M.L. : C’est d’être complètement seule à travers ça. D’abord, parce que j’ai cherché à vendre mon idée afin d’avoir du financement ou du support d’une institution médiatique, mais personne n’y croyait tellement c’était fou ! J’ai donc tout fait de A à Z : j’ai cherché les personnalités, je les ai contactées, j’ai lu leurs livres, je suis allée les interviewer, j’ai écrit et j’ai cherché un éditeur. J’ai fait tout cela sans que personne ne m’aide. Ça représente des milliers d’heures de travail, j’y ai consacré deux ans et demi de ma vie. C’est là l’ampleur du défi : il faut être convaincu !

M.C. : Vous n’êtes pas historienne, mais pensez-vous que votre projet représente une façon différente de raconter l’Histoire ?

Moi j’y crois ! En allant chercher le côté humain, sensible, tout le monde peut y avoir accès parce qu’on peut s’identifier dans chacun des entretiens. C’était là toute l’audace: j’ai choisi une forme plus ou moins exploitée et les entretiens durent quatre ou cinq pages seulement. J’ai fait en sorte que cela soit universel et accessible. C’est comme un prélude à un intérêt plus grand; tout le monde y trouve son compte dans un entretien ou dans un autre.

M.C. : Dans chacune des entrevues, vous demandez aux invités leur message pour la jeune génération. Pourquoi est-ce important pour vous ?

M.L. : Je voulais donner aux plus jeunes générations de quoi réfléchir parce que souvent, quand on regarde la situation en Syrie par exemple, on se sent impuissant. Tu te sens dépourvu et ces gens-là te disent: oui c’est possible. Dans un monde où tout va mal, où règne une espèce de morosité ambiante dans beaucoup de pays, même ici, ça donne un peu d’espoir.

M. C. : La plupart des gens que vous avez rencontrés ont été victimes d’actes violents ou ont vécu des événements sombres de l’Histoire.
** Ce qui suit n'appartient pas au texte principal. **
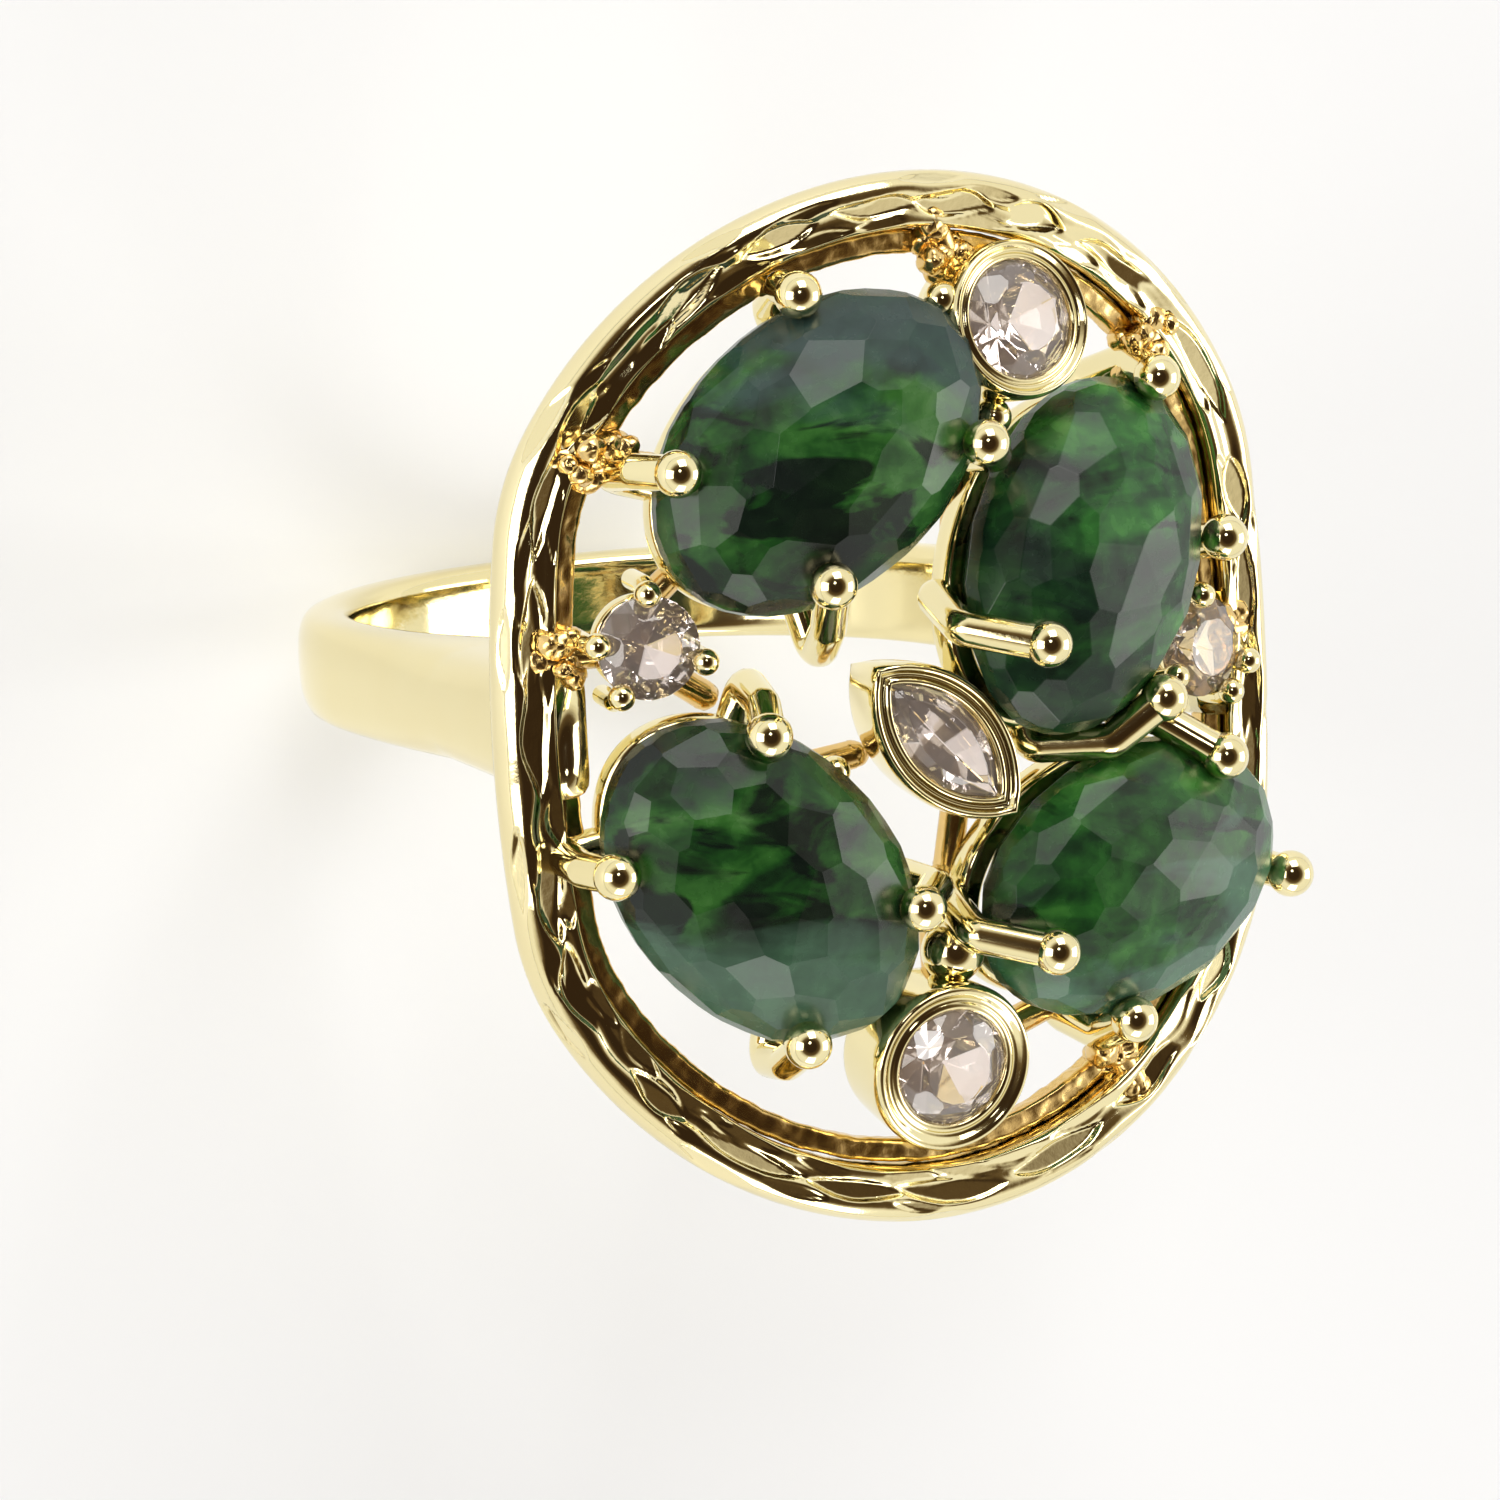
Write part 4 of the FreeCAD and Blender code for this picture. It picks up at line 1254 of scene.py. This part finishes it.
def make_rail_tree():
    """Rounded strip of given width and height along a closed route."""
    tree, values = new_shape_tree("rail_strip", "Rail", "Route", {
        "Width": 0.0007, "Height": 0.0006, "Rounding": 0.0002, "Cast Depth": 0.0})
    route, width, height, rounding, depth, metal = values
    curve = tree.node("GeometryNodeMeshToCurve", {}, {"Mesh": route})
    level = tree.node("GeometryNodeSetCurveNormal", {"mode": "Z_UP"}, {"Curve": curve})
    strip = tree.node("GeometryNodeCurvePrimitiveQuadrilateral", {}, {
        "Width": width, "Height": height})
    soft = tree.node("GeometryNodeFilletCurve", {"mode": "POLY"}, {
        "Curve": strip, "Radius": rounding, "Count": 5, "Limit Radius": True})
    fine = tree.node("GeometryNodeResampleCurve", {}, {"Curve": soft, "Count": 30})
    rail = tree.node("GeometryNodeCurveToMesh", {}, {
        "Curve": level, "Profile Curve": fine})
    end_in_metal(tree, rail, depth, metal)
    return tree.tree


def make_rail():
    middle = np.array([[FRAME_WIDTH + RAIL_WIDTH / 2, -RAIL_DROP - RAIL_HEIGHT / 2]])
    line = band_points(outline_stations(RAIL_SPACING), middle)[:, 0, :]
    base = bpy.data.meshes.new("rail_route")
    base.from_pydata([tuple(p * MM) for p in line],
                     [(i, (i + 1) % len(line)) for i in range(len(line))], [])
    # The rail takes the cast gold, whose browner colour is partly painted shade of the gallery's
    # crevices.
    mesh = evaluated_mesh("gallery_rail_strip", base, make_rail_tree(), {
        "Width": RAIL_HEIGHT * MM, "Height": RAIL_WIDTH * MM,
        "Rounding": RAIL_ROUNDING * MM, "Cast Depth": RAIL_CAST_DEPTH * MM,
        "Metal": CAST_GOLD_DIRT_AND_SHADE})
    return finish_piece("gallery_rail_strip", mesh, "cast_gold", ["gallery_rail"])


make_rail()

# %% [markdown]
# ## Studio
# Polished metal shows whatever surrounds it, so the light is the finish.  Large soft
# boxes stand low round the ring and leave the space above it dim: rounded walls pick up
# long pale streaks, and flats that face up turn dark.  The floor is plain and pale.

# %% Floor, soft boxes and surroundings
DIM_DIRECTION = (-0.25, 0.09, 0.964)
FLOOR_HALF = 0.6
# soft boxes: place and size in metres, power in watts, and tint
SOFT_BOXES = {
    "left_box": ((-0.30, 0.03, 0.13), 0.20, 0.46, (1.0, 0.98, 0.95)),
    "right_box": ((0.30, -0.03, 0.16), 0.18, 0.36, (1.0, 0.98, 0.95)),
    "far_box": ((0.02, 0.30, 0.20), 0.20, 0.50, (1.0, 0.99, 0.97)),
    "near_box": ((-0.03, -0.30, 0.14), 0.18, 0.34, (1.0, 0.98, 0.95)),
    "glint_lamp": ((-0.10, 0.12, 0.30), 0.05, 0.05, (1.0, 1.0, 1.0)),
}


def floor_finish():
    material, tree = new_material("pale_floor")
    tone = mix_colour(tree, noise(tree, own_place(tree), 30.0), (0.90, 0.92, 0.96, 1.0),
                      (0.88, 0.90, 0.94, 1.0))
    end_in_principled(tree, {"Base Color": tone, "Roughness": 0.7})
    return material


def make_floor():
    half, level = FLOOR_HALF, CAD_BOX[0][2]
    mesh = bpy.data.meshes.new("floor")
    mesh.from_pydata([(-half, -half, level), (half, -half, level), (half, half, level),
                      (-half, half, level)], [], [(0, 1, 2, 3)])
    mesh.materials.append(floor_finish())
    floor = bpy.data.objects.new("floor", mesh)
    bpy.context.scene.collection.objects.link(floor)


def make_soft_box(name, place, size, power, tint):
    data = bpy.data.lights.new(name, "AREA")
    data.shape, data.size, data.energy, data.color = "SQUARE", size, power, tint
    light = bpy.data.objects.new(name, data)
    bpy.context.scene.collection.objects.link(light)
    back = np.array(place) / np.linalg.norm(place)
    side = np.cross((0, 0, 1), back)
    side /= np.linalg.norm(side)
    matrix = np.eye(4)
    matrix[:3, 0], matrix[:3, 1], matrix[:3, 2] = side, np.cross(back, side), back
    matrix[:3, 3] = place
    light.matrix_world = Matrix(matrix.tolist())


def make_surroundings():
    """Pale surroundings that turn dark round one direction overhead."""
    world = bpy.data.worlds.new("studio")
    world.use_nodes = True
    world.node_tree.nodes.clear()
    tree = Tree(world.node_tree)
    direction = tree.node("ShaderNodeTexCoord", output="Generated")
    towards = tree.node("ShaderNodeVectorMath", {"operation": "DOT_PRODUCT"},
                        {0: direction, 1: DIM_DIRECTION}, output="Value")
    tone = colour_ramp(tree, towards, [
        (0.00, (0.95, 0.94, 0.90)), (0.48, (1.00, 0.98, 0.93)), (0.60, (0.72, 0.66, 0.55)),
        (0.72, (0.13, 0.085, 0.04)), (0.90, (0.035, 0.02, 0.01))])
    shade = tree.node("ShaderNodeBackground", {}, {"Color": tone, "Strength": 1.0})
    tree.node("ShaderNodeOutputWorld", {}, {"Surface": shade})
    bpy.context.scene.world = world


make_floor()
for box_name, box_settings in SOFT_BOXES.items():
    make_soft_box(box_name, *box_settings)
make_surroundings()
bpy.context.scene.view_settings.view_transform = "Standard"
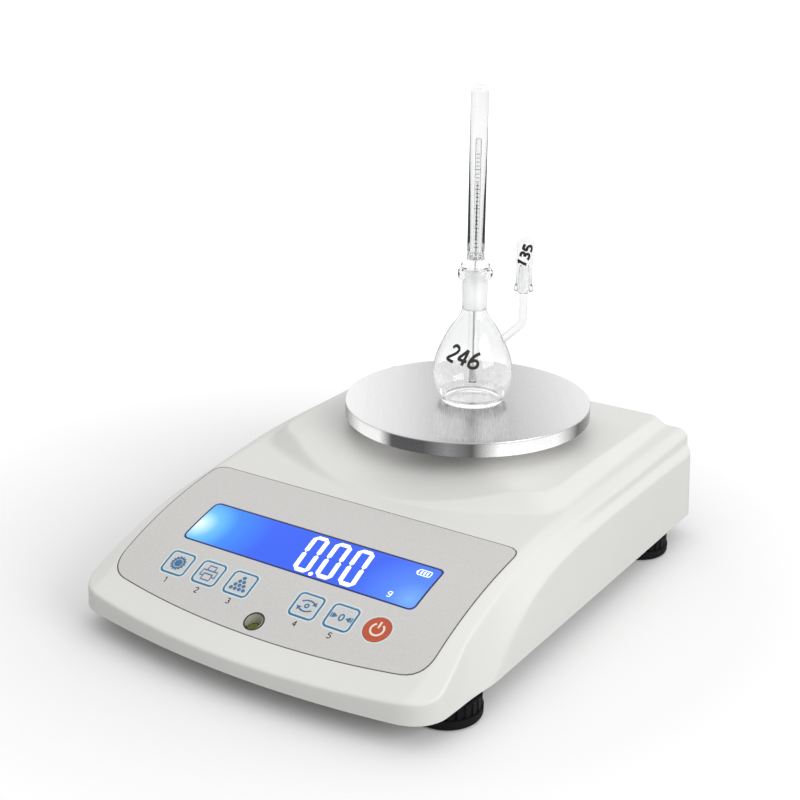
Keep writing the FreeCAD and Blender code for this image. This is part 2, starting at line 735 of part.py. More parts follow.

Malgré tout, ils avaient presque tous un message très positif, très pacifique. Est-ce que cela vous a surprise ?

M. L. : Ce sont de belles leçons de résilience. Oui, on traverse des périodes sombres, mais en fin de compte ce que ces gens me disent c’est: «la vie c’est plus fort que tout». Au nom de la vie, il faut se battre, idéalement pour que le plus grand nombre commun en bénéficie. Je trouvais beau qu’on passe à travers toutes sortes d’émotions dans ce bouquin. C’est aussi un voyage à travers les êtres humains. Il y en a qui ont subi les pires sévices : ils ont été torturés, violés, agressés, ont subi les pires humiliations. Si eux ont réussi à passer au travers, nous aussi on le peut. Ça nous remet en question.

M.C. : Parmi les 62 entrevues, la quelle vous a le plus marquée ?

M.L. : C’est François Bizot, l’ethnologue qui a survécu aux camps des Khmers rouges au Cambodge. C’est une des entrevues qui détonne le plus parce qu’elle nous fait réaliser la nature profonde de l’homme. Il dit : «j’ai été libéré par quelqu’un que tout le monde a qualifié de monstre, d’être inhumain». Le Douch, un des bourreaux des camps des Khmers, a assassiné et torturé des milliers de personnes mais l’a épargné, lui. Ce qui l’énervait, c’est de dire qu’il y avait une petite part de bien dans cet homme, même s’il était un monstre. Bizot dit qu’on peut tous être des bourreaux. À tous les jours, dans notre quotidien, on agit un peu comme des bourreaux et des dictateurs : dans les entreprises, au sein des gouvernements…Il en a assez du discours ambiant des bons et des méchants, on n’est pas dans un tel monde de dichotomie.

M.C. : Parmi toutes les entrevues, la quelle a été la plus difficile à réaliser ?

C’est Kim Phuc, la petite fille brûlée au napalm au Vietnam. Cela m’a pris deux ans pour l’avoir. J’ai fait plusieurs demandes, mais elle était trop occupée. J’ai réessayé jusqu’à ce que son attachée de presse décide probablement qu’elle en avait assez de moi ! (rires) Mais une fois que j’ai réussi à la rencontrer, ça été une entrevue extraordinaire. On a passé l’après-midi ensemble, en banlieue de Toronto.

M.C. : Prévoyez-vous de nouveaux projets similaires ?

M.L. : Pour le moment, j’ai le goût de donner des conférences pour que ce livre-là vive. Je veux aller à la rencontre des gens dans les universités, dans les collèges et les écoles secondaires, ici comme à l’étranger. J’ai donné la parole aux gens plus âgés, mais éventuellement j’aimerais donner la parole à notre génération, aux plus jeunes. Ce serait comme la suite logique. Je trouve qu’autour de nous, des choses extraordinaires se font par notre génération et on n’est pas au courant.